— BEGIN SUPPLIED MATERIAL —

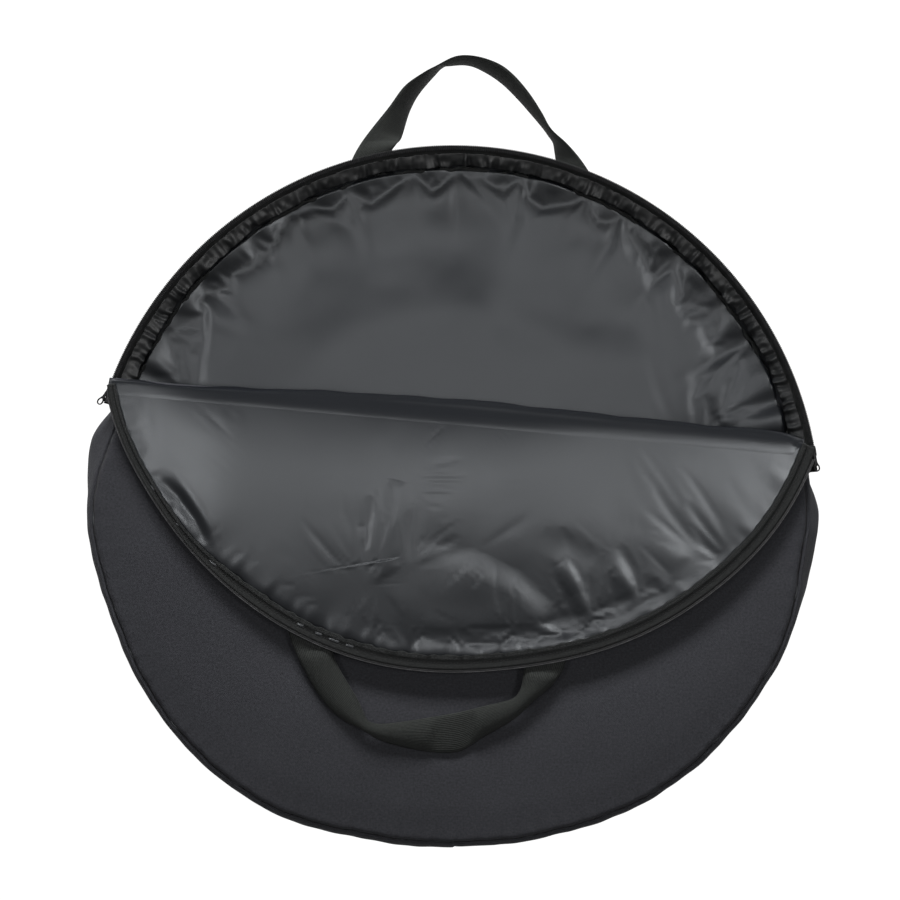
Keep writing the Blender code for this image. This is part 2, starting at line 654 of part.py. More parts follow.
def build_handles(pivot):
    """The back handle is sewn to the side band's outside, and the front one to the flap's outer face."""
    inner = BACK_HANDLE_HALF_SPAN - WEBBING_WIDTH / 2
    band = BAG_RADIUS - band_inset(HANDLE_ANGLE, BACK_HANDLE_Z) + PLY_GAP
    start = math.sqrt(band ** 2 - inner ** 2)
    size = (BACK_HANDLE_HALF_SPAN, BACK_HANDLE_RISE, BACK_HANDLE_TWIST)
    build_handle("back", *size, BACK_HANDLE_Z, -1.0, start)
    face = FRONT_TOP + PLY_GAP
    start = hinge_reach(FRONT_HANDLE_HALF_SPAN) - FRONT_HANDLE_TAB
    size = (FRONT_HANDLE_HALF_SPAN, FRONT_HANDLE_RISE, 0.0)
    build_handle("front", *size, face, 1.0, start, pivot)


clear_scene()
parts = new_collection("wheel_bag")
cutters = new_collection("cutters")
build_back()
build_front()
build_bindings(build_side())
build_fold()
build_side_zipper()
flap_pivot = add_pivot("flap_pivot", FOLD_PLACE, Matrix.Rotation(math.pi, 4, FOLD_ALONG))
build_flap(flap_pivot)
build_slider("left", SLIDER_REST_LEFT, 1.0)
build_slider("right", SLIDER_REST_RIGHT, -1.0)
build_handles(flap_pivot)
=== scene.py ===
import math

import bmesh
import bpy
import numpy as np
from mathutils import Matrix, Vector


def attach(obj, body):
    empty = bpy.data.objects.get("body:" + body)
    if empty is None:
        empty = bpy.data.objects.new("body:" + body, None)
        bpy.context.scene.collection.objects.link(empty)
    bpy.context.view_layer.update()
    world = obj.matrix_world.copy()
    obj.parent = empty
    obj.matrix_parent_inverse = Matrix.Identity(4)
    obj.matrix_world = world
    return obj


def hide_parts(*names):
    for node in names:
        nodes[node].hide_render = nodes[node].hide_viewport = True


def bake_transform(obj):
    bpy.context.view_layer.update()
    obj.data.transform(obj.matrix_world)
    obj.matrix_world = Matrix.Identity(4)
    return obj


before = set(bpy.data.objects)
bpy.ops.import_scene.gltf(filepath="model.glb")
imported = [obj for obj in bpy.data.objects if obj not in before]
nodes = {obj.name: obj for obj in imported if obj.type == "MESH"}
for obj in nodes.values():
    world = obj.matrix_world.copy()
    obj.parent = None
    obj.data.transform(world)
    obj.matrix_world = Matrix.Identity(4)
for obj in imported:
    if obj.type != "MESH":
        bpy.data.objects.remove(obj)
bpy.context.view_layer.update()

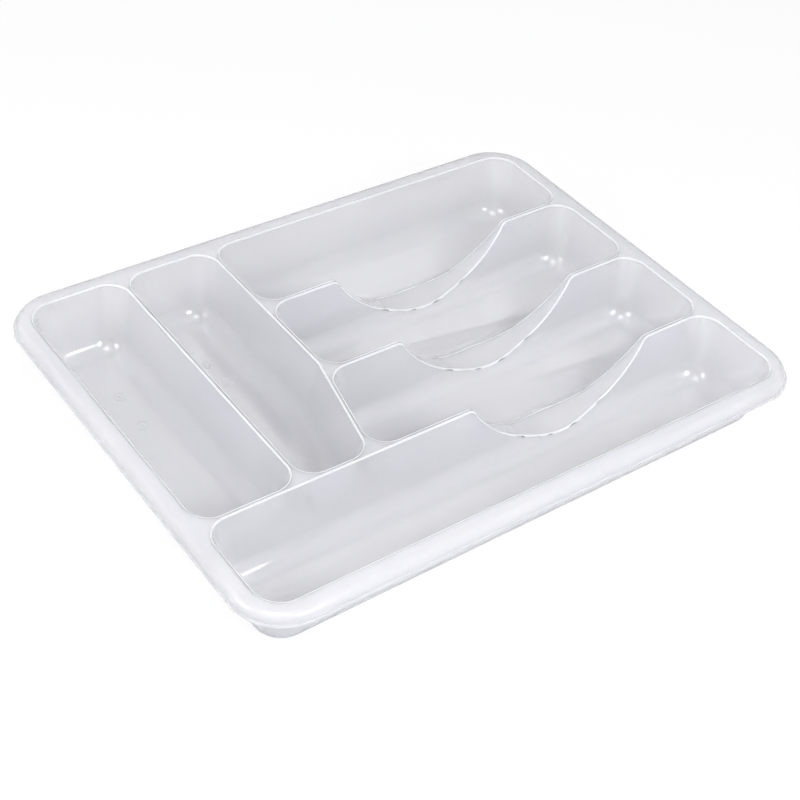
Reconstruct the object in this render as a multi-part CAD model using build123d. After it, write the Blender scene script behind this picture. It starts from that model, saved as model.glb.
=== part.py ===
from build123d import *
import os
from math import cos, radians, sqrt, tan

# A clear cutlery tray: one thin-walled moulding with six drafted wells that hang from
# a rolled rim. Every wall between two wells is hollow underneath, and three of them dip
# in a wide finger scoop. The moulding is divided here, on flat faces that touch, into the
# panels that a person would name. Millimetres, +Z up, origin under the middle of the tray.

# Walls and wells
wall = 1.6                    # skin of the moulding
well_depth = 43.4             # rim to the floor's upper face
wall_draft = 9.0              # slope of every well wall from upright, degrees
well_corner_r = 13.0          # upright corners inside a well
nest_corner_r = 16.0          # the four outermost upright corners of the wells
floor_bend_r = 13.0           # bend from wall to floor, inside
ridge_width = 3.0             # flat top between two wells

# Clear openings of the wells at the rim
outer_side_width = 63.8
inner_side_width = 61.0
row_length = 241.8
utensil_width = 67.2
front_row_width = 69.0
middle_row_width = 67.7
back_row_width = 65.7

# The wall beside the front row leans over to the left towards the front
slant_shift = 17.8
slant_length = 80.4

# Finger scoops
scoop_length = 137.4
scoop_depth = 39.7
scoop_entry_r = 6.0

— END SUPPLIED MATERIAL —

WHAT YOU SHOULD DO => Repeat exactly the lines running from the one with "clear_scene()" through the one with "obj.matrix_parent_inverse = Matrix.Identity(4)", both included.

FINAL RESULT =>
clear_scene()
parts = new_collection("wheel_bag")
cutters = new_collection("cutters")
build_back()
build_front()
build_bindings(build_side())
build_fold()
build_side_zipper()
flap_pivot = add_pivot("flap_pivot", FOLD_PLACE, Matrix.Rotation(math.pi, 4, FOLD_ALONG))
build_flap(flap_pivot)
build_slider("left", SLIDER_REST_LEFT, 1.0)
build_slider("right", SLIDER_REST_RIGHT, -1.0)
build_handles(flap_pivot)
=== scene.py ===
import math

import bmesh
import bpy
import numpy as np
from mathutils import Matrix, Vector


def attach(obj, body):
    empty = bpy.data.objects.get("body:" + body)
    if empty is None:
        empty = bpy.data.objects.new("body:" + body, None)
        bpy.context.scene.collection.objects.link(empty)
    bpy.context.view_layer.update()
    world = obj.matrix_world.copy()
    obj.parent = empty
    obj.matrix_parent_inverse = Matrix.Identity(4)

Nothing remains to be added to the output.